Lowest average exit velocity allowed, SP, 2020
1) Ryan Yarbrough (TB) 82.9 mph
2) Jordan Montgomery (NYY): 83.6 mph
3) Kyle Freeland (COL): 84.3 mph
4) Max Fried (ATL): 84.4 mph
5) Luis Castillo (CIN): 84.6 mph

Taking it further, and again, with the context that he hasn’t given up a homer, Fried rarely allows a true scorcher. Statcast defines anything off the bat 95 mph as hard-hit, and only 27% of the balls in play against Fried have been classified as such, which puts him in the 94th percentile this season.

In fact, Fried ranks near the top in just about every quality of contact metric for pitchers:

His value can't be overstated

Yes, Bieber is pitching at a historic strikeout level, but the Indians were confident enough with the rest of their roster to trade ace-level starter Mike Clevinger. Darvish is dazzling in a way the Cubs had always hoped, and deGrom is well in the mix to win his third straight Cy Young Award.

But with just three weeks left in the regular season, Fried deserves as much of a seat at the table when discussing awards hardware.

Fried's stats | MLB ranks
WAR: 2.6 (1st-tied)
Wins: 6 (1st-tied)
Win %: 1.000 (1st-tied)
ERA: 1.60 (3rd)
ERA+: 298 (3rd) league average is 100
WHIP: 1.000 (14th)
Innings: 45 (11th)
Strikeout rate: 24.7% (21st)

The Braves have been in first place since Aug. 15, but they have a bevy of roster concerns, chiefly within their rotation. No. 3 prospect Ian Anderson has been stellar, but in all of two starts. Beyond Fried and Anderson, who knows what October will hold?

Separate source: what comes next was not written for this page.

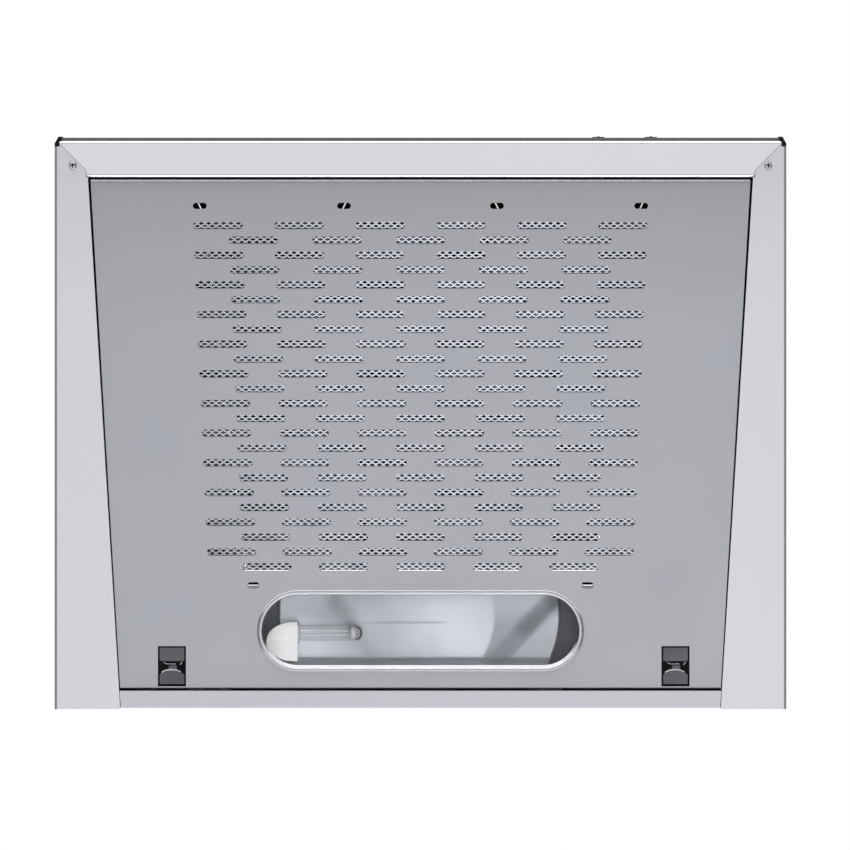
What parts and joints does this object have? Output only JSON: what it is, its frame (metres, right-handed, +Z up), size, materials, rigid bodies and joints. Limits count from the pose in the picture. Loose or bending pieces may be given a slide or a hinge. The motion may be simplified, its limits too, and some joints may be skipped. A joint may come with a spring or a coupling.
{
  "type": "range hood",
  "caption": "Under-cabinet range hood with a hinged slotted grille, grease filter, lamp, sliding latches, slider controls, centrifugal blower and a round duct collar with non-return flaps.",
  "frame": {"origin": "centre of the underside, midway between the slider knobs' tips and the wall plane", "axes": "+X to the right seen from the front, +Y to the wall, +Z up"},
  "size_m": [0.6, 0.47, 0.17],
  "materials": {
    "casing_paint": "smooth silver-grey powder coat",
    "grille_paint": "smooth silver-grey powder coat",
    "fascia_paint": "satin dark grey coat",
    "black_plastic": "moulded, matt",
    "knob_plastic": "moulded, satin",
    "switch_plastic": "moulded, matt",
    "latch_plastic": "moulded, satin",
    "zinc_steel": "zinc plated",
    "spring_steel": "bright drawn wire",
    "filter_aluminium": "bright expanded foil",
    "lens_plastic": "clear, smooth",
    "reflector_paint": "gloss white",
    "bulb_glass": "opal",
    "white_plastic": "moulded, matt",
    "blower_plastic": "moulded, matt",
    "motor_steel": "zinc coated shell",
    "shaft_steel": "ground",
    "collar_plastic": "moulded, matt"
  },
  "bodies": {
    "casing": {"side_panel_left": "casing_paint", "side_panel_right": "casing_paint", "front_panel": "casing_paint", "back_panel": "casing_paint", "top_panel": "casing_paint", "control_fascia": "fascia_paint", "end_cap_left": "black_plastic", "end_cap_right": "black_plastic", "corner_screws": "zinc_steel", "hinge_brackets": "zinc_steel", "light_switch": "switch_plastic", "speed_switch": "switch_plastic", "lamp_reflector": "reflector_paint", "lamp_holder": "white_plastic", "lamp_bulb": "bulb_glass", "scroll_base": "blower_plastic", "scroll_cover": "blower_plastic", "inlet_ring": "blower_plastic", "fan_motor": "motor_steel", "motor_screws": "zinc_steel", "fan_screws": "zinc_steel", "duct_collar": "collar_plastic", "collar_screws": "zinc_steel", "flap_pin": "zinc_steel", "terminal_box": "white_plastic", "terminal_lid": "white_plastic", "lid_screws": "zinc_steel", "terminal_block": "switch_plastic", "motor_capacitor": "white_plastic", "cable_gland": "black_plastic"},
    "grille": {"grille_panel": "grille_paint", "hinge_pins": "zinc_steel", "filter_frame": "filter_aluminium", "filter_mesh": "filter_aluminium", "lamp_lens": "lens_plastic", "latch_guide_left": "latch_plastic", "latch_guide_right": "latch_plastic", "latch_spring_left": "spring_steel", "latch_spring_right": "spring_steel"},
    "light_slider": {"light_slider": "knob_plastic"},
    "speed_slider": {"speed_slider": "knob_plastic"},
    "filter_wire_left": {"filter_wire_left": "spring_steel"},
    "filter_wire_right": {"filter_wire_right": "spring_steel"},
    "latch_left": {"latch_slider_left": "latch_plastic"},
    "latch_right": {"latch_slider_right": "latch_plastic"},
    "fan": {"fan_shaft": "shaft_steel", "impeller": "blower_plastic", "shaft_nut": "zinc_steel"},
    "flap_front": {"flap_front": "collar_plastic"},
    "flap_rear": {"flap_rear": "collar_plastic"}
  },
  "joints": [
    {"name": "light_slide", "type": "slide", "parent": "casing", "child": "light_slider", "axis": [1, 0, 0], "range_m": [0, 0.008]},
    {"name": "speed_slide", "type": "slide", "parent": "casing", "child": "speed_slider", "axis": [1, 0, 0], "range_m": [0, 0.024]},
    {"name": "grille_hinge", "type": "hinge", "parent": "casing", "child": "grille", "pos_m": [0, -0.1966, 0.0055], "axis": [-1, 0, 0], "range_deg": [0, 90]},
    {"name": "filter_wire_left_swing", "type": "hinge", "parent": "grille", "child": "filter_wire_left", "pos_m": [-0.122, -0.1816, 0.0042], "axis": [1, 0, 0], "range_deg": [0, 7]},
    {"name": "filter_wire_right_swing", "type": "hinge", "parent": "grille", "child": "filter_wire_right", "pos_m": [0.122, -0.1816, 0.0042], "axis": [1, 0, 0], "range_deg": [0, 7]},
    {"name": "latch_left_slide", "type": "slide", "parent": "grille", "child": "latch_left", "axis": [0, 1, 0], "range_m": [0, 0.004], "stiffness_N_per_m": 300, "springref_m": 0.004, "deforming": ["latch_spring_left"]},
    {"name": "latch_right_slide", "type": "slide", "parent": "grille", "child": "latch_right", "axis": [0, 1, 0], "range_m": [0, 0.004], "stiffness_N_per_m": 300, "springref_m": 0.004, "deforming": ["latch_spring_right"]},
    {"name": "fan_spin", "type": "hinge", "parent": "casing", "child": "fan", "pos_m": [-0.0565, 0.03, 0.09], "axis": [0, 0, 1], "continuous": true},
    {"name": "flap_front_swing", "type": "hinge", "parent": "casing", "child": "flap_front", "pos_m": [0, 0.16, 0.143], "axis": [-1, 0, 0], "range_deg": [0, 80]},
    {"name": "flap_rear_swing", "type": "hinge", "parent": "casing", "child": "flap_rear", "pos_m": [0, 0.16, 0.143], "axis": [1, 0, 0], "range_deg": [0, 80]}
  ]
}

Beyond the Braves’ rotation voids, All-Stars Ronald Acuña Jr. and Ozzie Albies have also missed 13 and 25 games, respectively, with injuries. After Soroka went down, Fried seized the Braves’ baton and sprinted with it into first place. Just ask Freddie Freeman.

“When you lose Mike Soroka after three starts, and how [Fried] has stepped up, I’ve been saying for a few years how special that left arm is,” Freeman said. “You saw it last year, and now he’s really putting it together. We wouldn’t be here without Max.”